La tradition, mais aussi la Russie, veulent que le prochain secrétaire général vienne d’un pays d’Europe de l’Est, seule zone géographique à ne pas avoir encore été représentée à ce poste. Est-ce que la Russie maintiendra sa position, brandissant implicitement son veto ? Ou renoncera-t-elle à son exigence en contrepartie d’un autre gain ? C’est la question qui circule à ce jour dans les coulisses de l’Onu.
Une femme à la tête de l’Onu
(Photo : Reuters)
Une femme venant de l’Est pour occuper ce poste ? Telle est la deuxième interrogation. C’est la réclamation de la Colombie à laquelle se sont joints le Japon et l’Allemagne épaulés par un certain nombre de militants qui appellent à la nomination d’une femme pour la première fois dans l’Histoire. « 1 pour 7 milliards » est une campagne soutenue par des organisations et des individus déterminés à trouver le meilleur secrétaire général de l’Onu. La campagne qui parle « d’un processus opaque et obsolète, car il n’y a aucune description du poste, aucun examen public des candidats, des accords sont conclus dans les coulisses », estime par ailleurs que 2016 représente « une occasion unique d’améliorer le processus de sélection. La plupart des pays conviennent que le processus actuel n’est pas approprié ».
A ceci s’ajoutent les pressions du groupe ACT (Accountability, Coherence, Transparency — fiabilité, cohérence, transparence), coordonné par la Suisse et réunissant des Etats membres qui visent à réformer le Conseil de sécurité. L’Onu elle-même a adopté en septembre 2015 la résolution 69/321 sur la rivatilisation des travaux de l’Assemblée générale qui crée un groupe de travail spécial pour définir les modalités pratiques à long terme de l’élection des présidents et des rapporteurs de ses grandes commissions, « afin de mettre en place un mécanisme électoral prévisible, transparent et équitable ». D’où « les innovations majeures », dans le processus de cette année dont se vante l’Onu. Les huit secrétaires généraux qui ont dirigé l’Onu durant ses 70 ans d’existence ont tous été sélectionnés par les 15 membres, dans le cadre d’un processus relativement fermé.

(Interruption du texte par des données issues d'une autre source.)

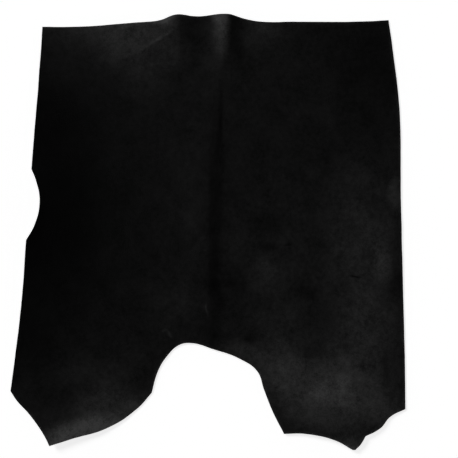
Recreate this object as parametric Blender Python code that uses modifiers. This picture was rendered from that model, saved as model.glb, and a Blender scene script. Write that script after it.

« Or, pour la première fois, chaque candidat a participé à un dialogue public informel avec l’Assemblée générale, durant lequel il ou elle a eu deux heures pour faire une présentation orale de sa candidature et répondre aux questions des Etats membres et de la société civile », peut-on lire sur le site de l’organisation.
Deuxième fait inédit, toujours selon l’Organisation, « tous les candidats au poste de secrétaire général se sont entretenus individuellement et à huis clos avec les 15 membres du Conseil, préalablement au premier vote indicatif de jeudi ». De plus, le CV de chaque candidat et sa lettre de sélection ont été mis en ligne sur Internet. Une parodie de démocratie qui peine à convaincre.
Les textes de l’Onu sont clairs à ce sujet, parlant de « sélection » et non d’élection du secrétaire général. Un travail subtil, et les tractations entre les protagonistes devront se poursuivre encore après le retour des vacances en septembre.
« Une personne indépendante, une personnalité forte avec une véritable autorité morale, une personne avec de grands talents politiques et diplomatiques. Enfin, une personne qui a l’expérience et la capacité de gestion d’une grande organisation », lançait le président de l’Assemblée générale, Mogens Likkedoft, en étalant le CV idéal du futur secrétaire général. Mais est-ce la volonté des cinq puissances du Conseil de sécurité ?
Dans Mes Années à la Maison de Verre, le récit des cinq années (1992-1996) qu’il a passées à la tête des Nations-Unies, Boutros Boutros-Ghali, ancien secrétaire général de l’Onu, évoque les obstacles auxquels il s’est heurté dès qu’il a entrepris de réformer l’administration onusienne. C’est, en effet, à cause d’une conférence à Oxford où il a parlé de l’importance de l’indépendance du secrétaire général, comme l’exige la charte des Nations-Unies, et de la nécessité de trouver de nouveaux moyens pour financer des opérations de l’Organisation que Washington s’est opposé à sa réélection pour un second mandat. Ainsi il écrit : « L’Onu semble dépassée par le désordre planétaire. Elle est pourtant la seule institution capable de gérer l’après-Guerre froide et les multiples mutations qu’engendre la globalisation. Mais cette transformation ne réussira que si les Etats-Unis le permettent ». Un constat encore de mise.